WORK INSTRUCTIONS
Give back the whole listing exactly as shown.

GIVEN MATERIAL
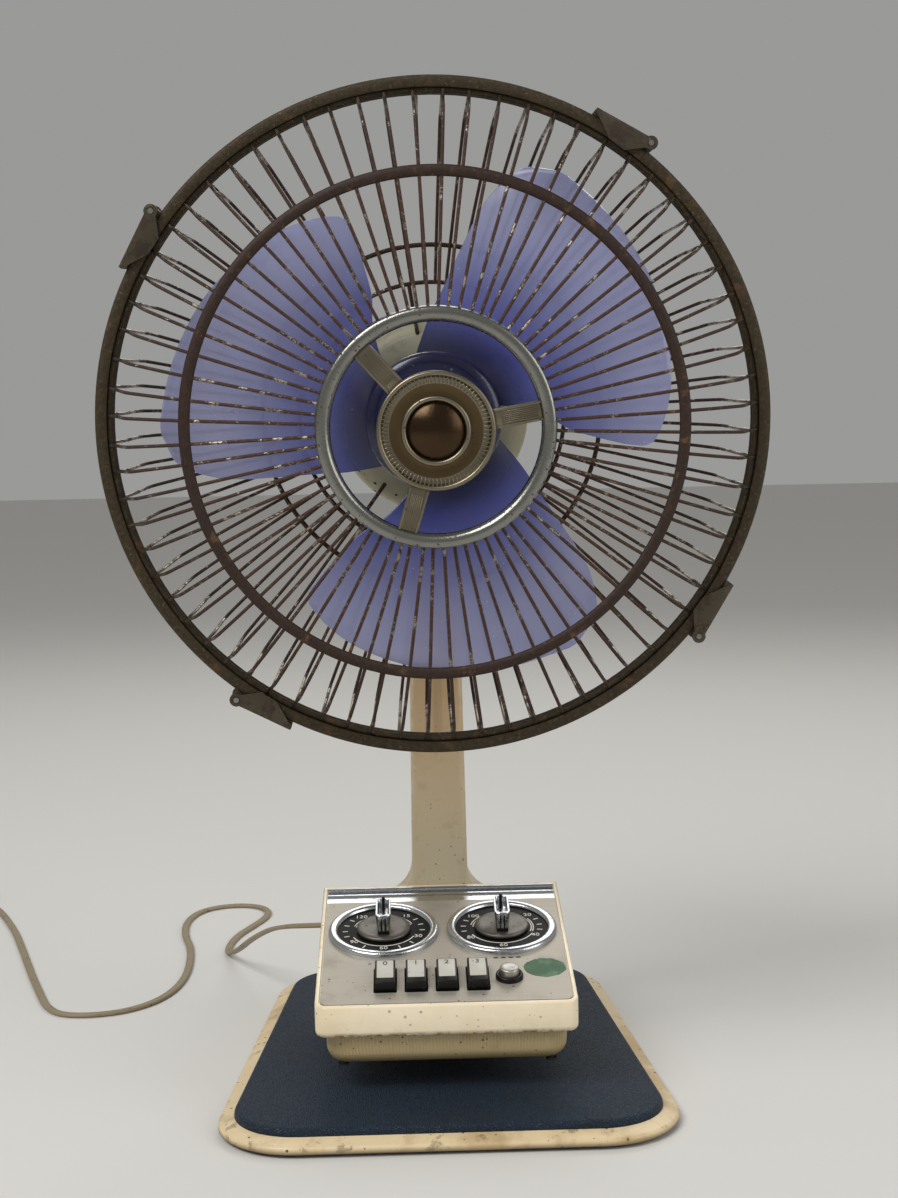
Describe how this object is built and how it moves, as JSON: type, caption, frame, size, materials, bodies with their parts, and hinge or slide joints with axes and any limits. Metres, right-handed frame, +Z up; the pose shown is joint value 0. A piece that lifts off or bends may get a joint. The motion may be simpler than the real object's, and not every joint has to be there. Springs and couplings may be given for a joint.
{
  "type": "desk fan",
  "caption": "Desk fan with a three-blade head in a wire guard, an oscillating motor on a column, and a sloping control box on a padded base.",
  "frame": {"origin": "centre of the base on the surface that it stands on", "axes": "+X to the right seen from the front, +Y to the back, +Z up; the blades face -Y"},
  "size_m": [0.626, 0.5916, 0.5492],
  "materials": {
    "aged_cream": "gloss",
    "mat_vinyl": "leather grain",
    "plain_steel": "dull",
    "foot_rubber": "matte",
    "column_paint": "satin",
    "box_plastic": "gloss",
    "tray_plastic": "reeded",
    "panel_metal": "brushed",
    "bright_chrome": "polished",
    "dial_black": "printed",
    "knob_metal": "worn",
    "key_black": "gloss",
    "works_brass": "dull",
    "works_board": "dull",
    "cord_pvc": "satin",
    "cord_black": "matte",
    "plug_plastic": "satin",
    "pin_brass": "satin",
    "motor_paint": "satin",
    "motor_core": "dull",
    "rusty_wire": "rusted",
    "rusty_rim": "rusted",
    "aged_chrome": "pitted",
    "blade_blue": "translucent"
  },
  "bodies": {
    "stand": {"base_shell": "aged_cream", "base_mat": "mat_vinyl", "base_plate": "plain_steel", "base_weight": "plain_steel", "rubber_feet": "foot_rubber", "case_screws": "plain_steel", "column_shell": "column_paint", "column_rear_cover": "column_paint", "column_tube": "plain_steel", "column_bolts": "plain_steel", "control_cover": "box_plastic", "control_tray": "tray_plastic", "control_panel": "panel_metal", "panel_trim": "bright_chrome", "box_bolts": "plain_steel", "dial_bezels": "bright_chrome", "dial_plates": "dial_black", "timer_clockwork": "works_brass", "rhythm_switch": "works_board", "button_collar": "key_black", "key_springs": "plain_steel", "key_switch": "works_board", "cord_gland": "cord_black", "cord_tube": "cord_pvc", "cord_coil": "cord_pvc", "cord_tie": "cord_black", "plug_body": "plug_plastic", "plug_pins": "pin_brass", "tilt_fork": "plain_steel", "tilt_bolt": "plain_steel"},
    "neck": {"neck_bracket": "plain_steel", "swivel_pin": "plain_steel", "crank_link": "plain_steel"},
    "head": {"motor_front_shell": "motor_paint", "motor_rear_shell": "motor_paint", "motor_stator": "motor_core", "shaft_bearings": "plain_steel", "gearbox_case": "motor_paint", "rear_guard": "rusty_wire", "guard_nut": "plain_steel", "rim_band": "rusty_rim", "front_guard": "rusty_wire", "hub_badge": "aged_chrome", "clip_pins": "plain_steel"},
    "rotor": {"motor_rotor": "motor_core", "fan_blade": "blade_blue"},
    "crank": {"crank_wheel": "works_brass"},
    "plunger": {"oscillation_knob": "motor_paint"},
    "wing_nut": {"tilt_knob": "key_black"},
    "timer_dial": {"timer_knob": "knob_metal"},
    "rhythm_dial": {"rhythm_knob": "knob_metal"},
    "button": {"push_button": "knob_metal"},
    "key0": {"key_0": "key_black"},
    "key1": {"key_1": "key_black"},
    "key2": {"key_2": "key_black"},
    "key3": {"key_3": "key_black"},
    "clip1": {"guard_clip_1": "rusty_rim"},
    "clip2": {"guard_clip_2": "rusty_rim"},
    "clip3": {"guard_clip_3": "rusty_rim"},
    "clip4": {"guard_clip_4": "rusty_rim"}
  },
  "joints": [
    {"name": "head_tilt", "type": "hinge", "parent": "stand", "child": "neck", "pos_m": [0, 0.052, 0.308], "axis": [1, 0, 0], "range_deg": [-24, 16]},
    {"name": "head_swing", "type": "hinge", "parent": "neck", "child": "head", "pos_m": [0, 0.052, 0.308], "axis": [0, -0.0698, 0.9976], "range_deg": [-38, 38]},
    {"name": "blade_spin", "type": "hinge", "parent": "head", "child": "rotor", "pos_m": [0, -0.07772, 0.37111], "axis": [0, -0.9976, -0.0698], "continuous": true},
    {"name": "crank_turn", "type": "hinge", "parent": "head", "child": "crank", "pos_m": [0.015, 0.08692, 0.31044], "axis": [0, -0.0698, 0.9976], "continuous": true},
    {"name": "oscillation_pull", "type": "slide", "parent": "head", "child": "plunger", "axis": [0, -0.0698, 0.9976], "range_m": [0, 0.005]},
    {"name": "tilt_knob_turn", "type": "hinge", "parent": "stand", "child": "wing_nut", "pos_m": [0, 0.052, 0.308], "axis": [1, 0, 0], "range_deg": [-180, 180]},
    {"name": "timer_turn", "type": "hinge", "parent": "stand", "child": "timer_dial", "pos_m": [-0.0339, -0.02025, 0.08097], "axis": [0, -0.2147, 0.9767], "range_deg": [-300, 0]},
    {"name": "rhythm_turn", "type": "hinge", "parent": "stand", "child": "rhythm_dial", "pos_m": [0.0339, -0.02025, 0.08097], "axis": [0, -0.2147, 0.9767], "range_deg": [-270, 0]},
    {"name": "key_0_press", "type": "slide", "parent": "stand", "child": "key0", "axis": [0, 0.2147, -0.9767], "range_m": [0, 0.004], "stiffness_N_per_m": 350, "springref_m": -0.001},
    {"name": "key_1_press", "type": "slide", "parent": "stand", "child": "key1", "axis": [0, 0.2147, -0.9767], "range_m": [0, 0.004], "stiffness_N_per_m": 350, "springref_m": -0.001},
    {"name": "key_2_press", "type": "slide", "parent": "stand", "child": "key2", "axis": [0, 0.2147, -0.9767], "range_m": [0, 0.004], "stiffness_N_per_m": 350, "springref_m": -0.001},
    {"name": "key_3_press", "type": "slide", "parent": "stand", "child": "key3", "axis": [0, 0.2147, -0.9767], "range_m": [0, 0.004], "stiffness_N_per_m": 350, "springref_m": -0.001},
    {"name": "button_press", "type": "slide", "parent": "stand", "child": "button", "axis": [0, 0.2147, -0.9767], "range_m": [0, 0.003], "stiffness_N_per_m": 350, "springref_m": -0.001},
    {"name": "clip_1_open", "type": "hinge", "parent": "head", "child": "clip1", "pos_m": [0.11414, -0.08761, 0.51255], "axis": [0, -0.9976, -0.0698], "range_deg": [-75, 0]},
    {"name": "clip_2_open", "type": "hinge", "parent": "head", "child": "clip2", "pos_m": [-0.14376, -0.08551, 0.48248], "axis": [0, -0.9976, -0.0698], "range_deg": [-75, 0]},
    {"name": "clip_3_open", "type": "hinge", "parent": "head", "child": "clip3", "pos_m": [-0.10912, -0.06756, 0.22577], "axis": [0, -0.9976, -0.0698], "range_deg": [-75, 0]},
    {"name": "clip_4_open", "type": "hinge", "parent": "head", "child": "clip4", "pos_m": [0.13978, -0.06958, 0.25479], "axis": [0, -0.9976, -0.0698], "range_deg": [-75, 0]}
  ],
  "couplings": [
    {"joint": "crank_turn", "follows": "blade_spin", "ratio": 0.005}
  ]
}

COMPLETE RESPONSE
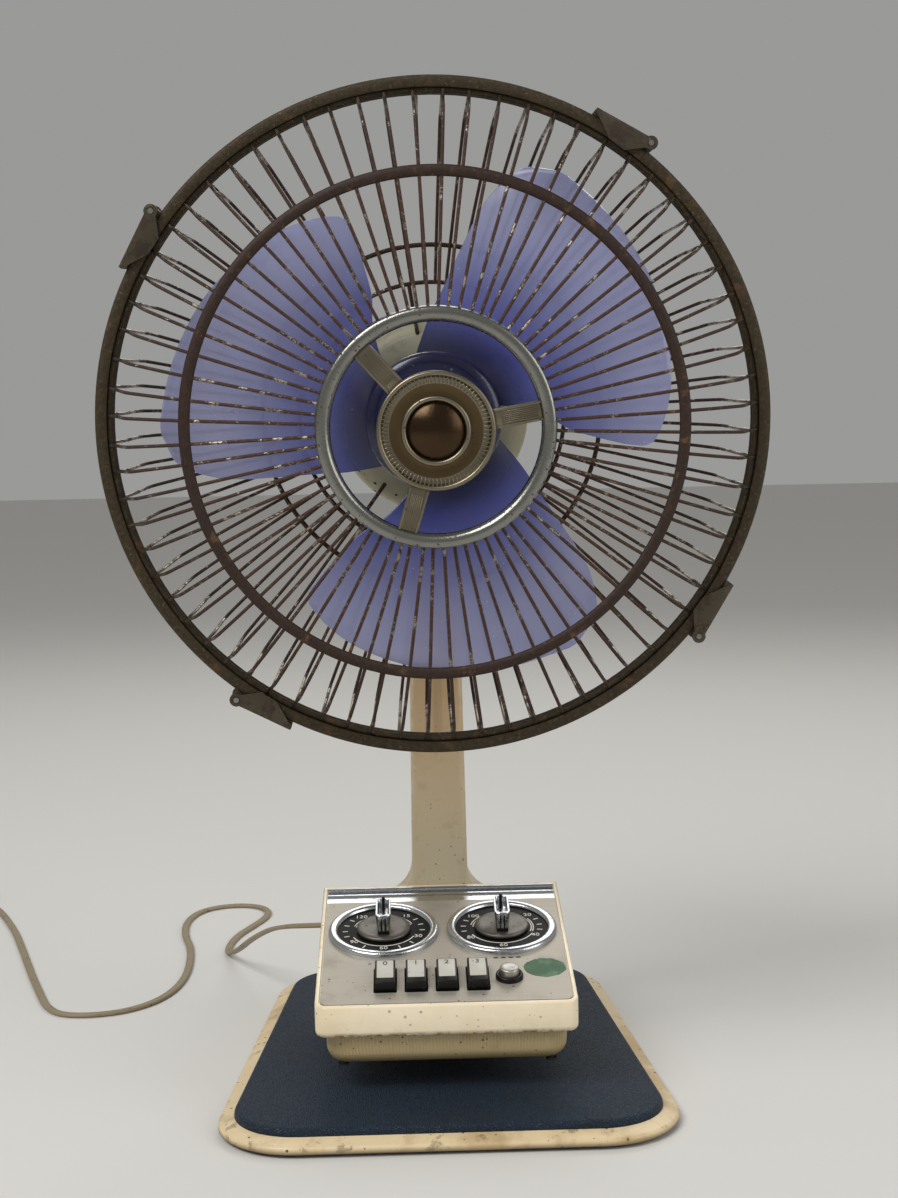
Describe how this object is built and how it moves, as JSON: type, caption, frame, size, materials, bodies with their parts, and hinge or slide joints with axes and any limits. Metres, right-handed frame, +Z up; the pose shown is joint value 0. A piece that lifts off or bends may get a joint. The motion may be simpler than the real object's, and not every joint has to be there. Springs and couplings may be given for a joint.
{
  "type": "desk fan",
  "caption": "Desk fan with a three-blade head in a wire guard, an oscillating motor on a column, and a sloping control box on a padded base.",
  "frame": {"origin": "centre of the base on the surface that it stands on", "axes": "+X to the right seen from the front, +Y to the back, +Z up; the blades face -Y"},
  "size_m": [0.626, 0.5916, 0.5492],
  "materials": {
    "aged_cream": "gloss",
    "mat_vinyl": "leather grain",
    "plain_steel": "dull",
    "foot_rubber": "matte",
    "column_paint": "satin",
    "box_plastic": "gloss",
    "tray_plastic": "reeded",
    "panel_metal": "brushed",
    "bright_chrome": "polished",
    "dial_black": "printed",
    "knob_metal": "worn",
    "key_black": "gloss",
    "works_brass": "dull",
    "works_board": "dull",
    "cord_pvc": "satin",
    "cord_black": "matte",
    "plug_plastic": "satin",
    "pin_brass": "satin",
    "motor_paint": "satin",
    "motor_core": "dull",
    "rusty_wire": "rusted",
    "rusty_rim": "rusted",
    "aged_chrome": "pitted",
    "blade_blue": "translucent"
  },
  "bodies": {
    "stand": {"base_shell": "aged_cream", "base_mat": "mat_vinyl", "base_plate": "plain_steel", "base_weight": "plain_steel", "rubber_feet": "foot_rubber", "case_screws": "plain_steel", "column_shell": "column_paint", "column_rear_cover": "column_paint", "column_tube": "plain_steel", "column_bolts": "plain_steel", "control_cover": "box_plastic", "control_tray": "tray_plastic", "control_panel": "panel_metal", "panel_trim": "bright_chrome", "box_bolts": "plain_steel", "dial_bezels": "bright_chrome", "dial_plates": "dial_black", "timer_clockwork": "works_brass", "rhythm_switch": "works_board", "button_collar": "key_black", "key_springs": "plain_steel", "key_switch": "works_board", "cord_gland": "cord_black", "cord_tube": "cord_pvc", "cord_coil": "cord_pvc", "cord_tie": "cord_black", "plug_body": "plug_plastic", "plug_pins": "pin_brass", "tilt_fork": "plain_steel", "tilt_bolt": "plain_steel"},
    "neck": {"neck_bracket": "plain_steel", "swivel_pin": "plain_steel", "crank_link": "plain_steel"},
    "head": {"motor_front_shell": "motor_paint", "motor_rear_shell": "motor_paint", "motor_stator": "motor_core", "shaft_bearings": "plain_steel", "gearbox_case": "motor_paint", "rear_guard": "rusty_wire", "guard_nut": "plain_steel", "rim_band": "rusty_rim", "front_guard": "rusty_wire", "hub_badge": "aged_chrome", "clip_pins": "plain_steel"},
    "rotor": {"motor_rotor": "motor_core", "fan_blade": "blade_blue"},
    "crank": {"crank_wheel": "works_brass"},
    "plunger": {"oscillation_knob": "motor_paint"},
    "wing_nut": {"tilt_knob": "key_black"},
    "timer_dial": {"timer_knob": "knob_metal"},
    "rhythm_dial": {"rhythm_knob": "knob_metal"},
    "button": {"push_button": "knob_metal"},
    "key0": {"key_0": "key_black"},
    "key1": {"key_1": "key_black"},
    "key2": {"key_2": "key_black"},
    "key3": {"key_3": "key_black"},
    "clip1": {"guard_clip_1": "rusty_rim"},
    "clip2": {"guard_clip_2": "rusty_rim"},
    "clip3": {"guard_clip_3": "rusty_rim"},
    "clip4": {"guard_clip_4": "rusty_rim"}
  },
  "joints": [
    {"name": "head_tilt", "type": "hinge", "parent": "stand", "child": "neck", "pos_m": [0, 0.052, 0.308], "axis": [1, 0, 0], "range_deg": [-24, 16]},
    {"name": "head_swing", "type": "hinge", "parent": "neck", "child": "head", "pos_m": [0, 0.052, 0.308], "axis": [0, -0.0698, 0.9976], "range_deg": [-38, 38]},
    {"name": "blade_spin", "type": "hinge", "parent": "head", "child": "rotor", "pos_m": [0, -0.07772, 0.37111], "axis": [0, -0.9976, -0.0698], "continuous": true},
    {"name": "crank_turn", "type": "hinge", "parent": "head", "child": "crank", "pos_m": [0.015, 0.08692, 0.31044], "axis": [0, -0.0698, 0.9976], "continuous": true},
    {"name": "oscillation_pull", "type": "slide", "parent": "head", "child": "plunger", "axis": [0, -0.0698, 0.9976], "range_m": [0, 0.005]},
    {"name": "tilt_knob_turn", "type": "hinge", "parent": "stand", "child": "wing_nut", "pos_m": [0, 0.052, 0.308], "axis": [1, 0, 0], "range_deg": [-180, 180]},
    {"name": "timer_turn", "type": "hinge", "parent": "stand", "child": "timer_dial", "pos_m": [-0.0339, -0.02025, 0.08097], "axis": [0, -0.2147, 0.9767], "range_deg": [-300, 0]},
    {"name": "rhythm_turn", "type": "hinge", "parent": "stand", "child": "rhythm_dial", "pos_m": [0.0339, -0.02025, 0.08097], "axis": [0, -0.2147, 0.9767], "range_deg": [-270, 0]},
    {"name": "key_0_press", "type": "slide", "parent": "stand", "child": "key0", "axis": [0, 0.2147, -0.9767], "range_m": [0, 0.004], "stiffness_N_per_m": 350, "springref_m": -0.001},
    {"name": "key_1_press", "type": "slide", "parent": "stand", "child": "key1", "axis": [0, 0.2147, -0.9767], "range_m": [0, 0.004], "stiffness_N_per_m": 350, "springref_m": -0.001},
    {"name": "key_2_press", "type": "slide", "parent": "stand", "child": "key2", "axis": [0, 0.2147, -0.9767], "range_m": [0, 0.004], "stiffness_N_per_m": 350, "springref_m": -0.001},
    {"name": "key_3_press", "type": "slide", "parent": "stand", "child": "key3", "axis": [0, 0.2147, -0.9767], "range_m": [0, 0.004], "stiffness_N_per_m": 350, "springref_m": -0.001},
    {"name": "button_press", "type": "slide", "parent": "stand", "child": "button", "axis": [0, 0.2147, -0.9767], "range_m": [0, 0.003], "stiffness_N_per_m": 350, "springref_m": -0.001},
    {"name": "clip_1_open", "type": "hinge", "parent": "head", "child": "clip1", "pos_m": [0.11414, -0.08761, 0.51255], "axis": [0, -0.9976, -0.0698], "range_deg": [-75, 0]},
    {"name": "clip_2_open", "type": "hinge", "parent": "head", "child": "clip2", "pos_m": [-0.14376, -0.08551, 0.48248], "axis": [0, -0.9976, -0.0698], "range_deg": [-75, 0]},
    {"name": "clip_3_open", "type": "hinge", "parent": "head", "child": "clip3", "pos_m": [-0.10912, -0.06756, 0.22577], "axis": [0, -0.9976, -0.0698], "range_deg": [-75, 0]},
    {"name": "clip_4_open", "type": "hinge", "parent": "head", "child": "clip4", "pos_m": [0.13978, -0.06958, 0.25479], "axis": [0, -0.9976, -0.0698], "range_deg": [-75, 0]}
  ],
  "couplings": [
    {"joint": "crank_turn", "follows": "blade_spin", "ratio": 0.005}
  ]
}